- WRITTEN PROBLEM
Write out every line of the material exactly as it appears.

- DATASET CONTENT

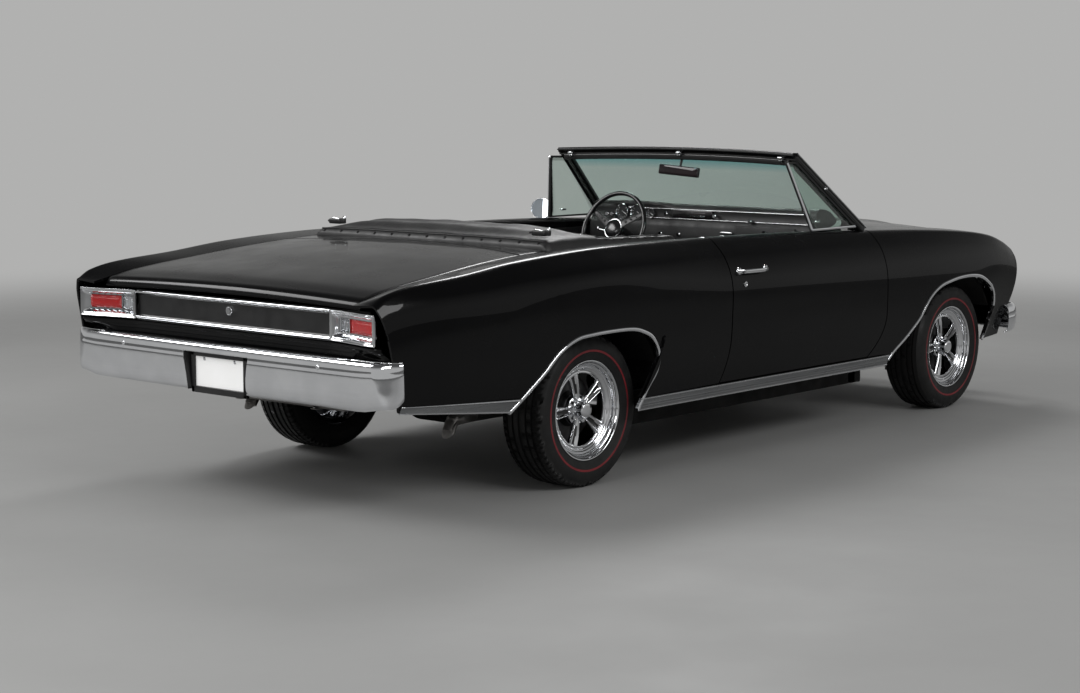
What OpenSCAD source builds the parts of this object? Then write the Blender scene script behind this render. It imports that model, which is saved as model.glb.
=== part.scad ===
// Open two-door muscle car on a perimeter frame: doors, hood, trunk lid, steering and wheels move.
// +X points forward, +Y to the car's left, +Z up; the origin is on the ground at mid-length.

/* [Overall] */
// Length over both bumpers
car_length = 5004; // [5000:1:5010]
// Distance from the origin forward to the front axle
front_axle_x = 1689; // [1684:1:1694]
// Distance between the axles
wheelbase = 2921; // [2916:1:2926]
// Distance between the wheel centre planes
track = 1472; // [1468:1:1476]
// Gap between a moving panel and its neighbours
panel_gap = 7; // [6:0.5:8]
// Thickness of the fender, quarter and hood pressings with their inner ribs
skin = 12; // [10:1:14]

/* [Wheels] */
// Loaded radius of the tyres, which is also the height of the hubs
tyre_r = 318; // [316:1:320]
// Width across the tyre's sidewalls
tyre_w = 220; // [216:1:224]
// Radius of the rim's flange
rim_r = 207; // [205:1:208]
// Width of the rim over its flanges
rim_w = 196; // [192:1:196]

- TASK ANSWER
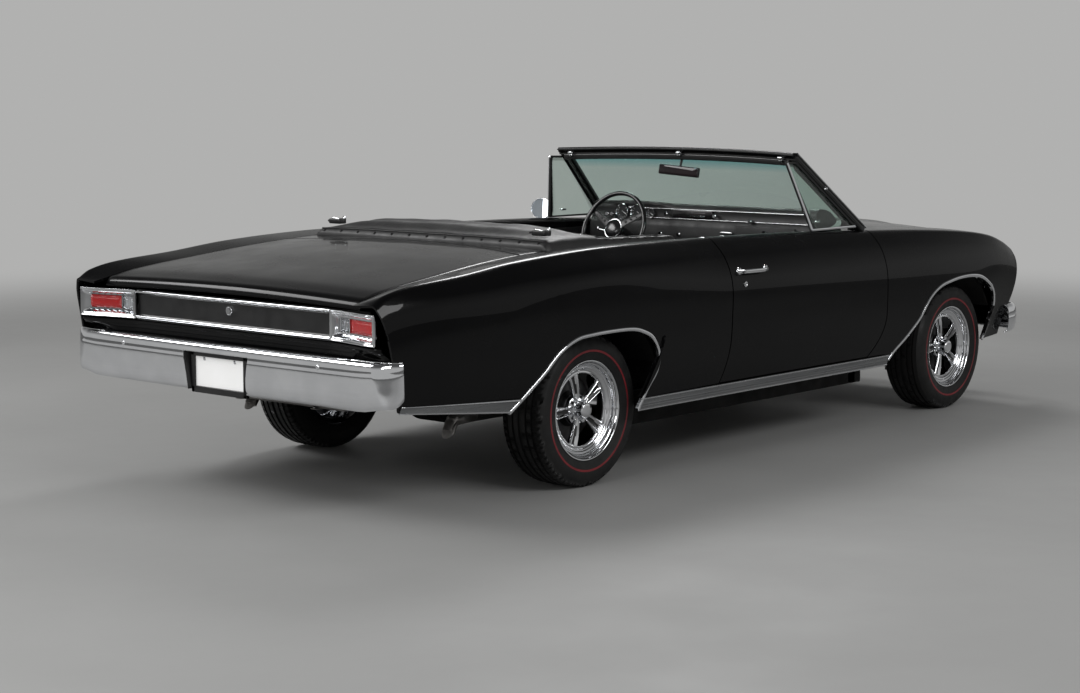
What OpenSCAD source builds the parts of this object? Then write the Blender scene script behind this render. It imports that model, which is saved as model.glb.
=== part.scad ===
// Open two-door muscle car on a perimeter frame: doors, hood, trunk lid, steering and wheels move.
// +X points forward, +Y to the car's left, +Z up; the origin is on the ground at mid-length.

/* [Overall] */
// Length over both bumpers
car_length = 5004; // [5000:1:5010]
// Distance from the origin forward to the front axle
front_axle_x = 1689; // [1684:1:1694]
// Distance between the axles
wheelbase = 2921; // [2916:1:2926]
// Distance between the wheel centre planes
track = 1472; // [1468:1:1476]
// Gap between a moving panel and its neighbours
panel_gap = 7; // [6:0.5:8]
// Thickness of the fender, quarter and hood pressings with their inner ribs
skin = 12; // [10:1:14]

/* [Wheels] */
// Loaded radius of the tyres, which is also the height of the hubs
tyre_r = 318; // [316:1:320]
// Width across the tyre's sidewalls
tyre_w = 220; // [216:1:224]
// Radius of the rim's flange
rim_r = 207; // [205:1:208]
// Width of the rim over its flanges
rim_w = 196; // [192:1:196]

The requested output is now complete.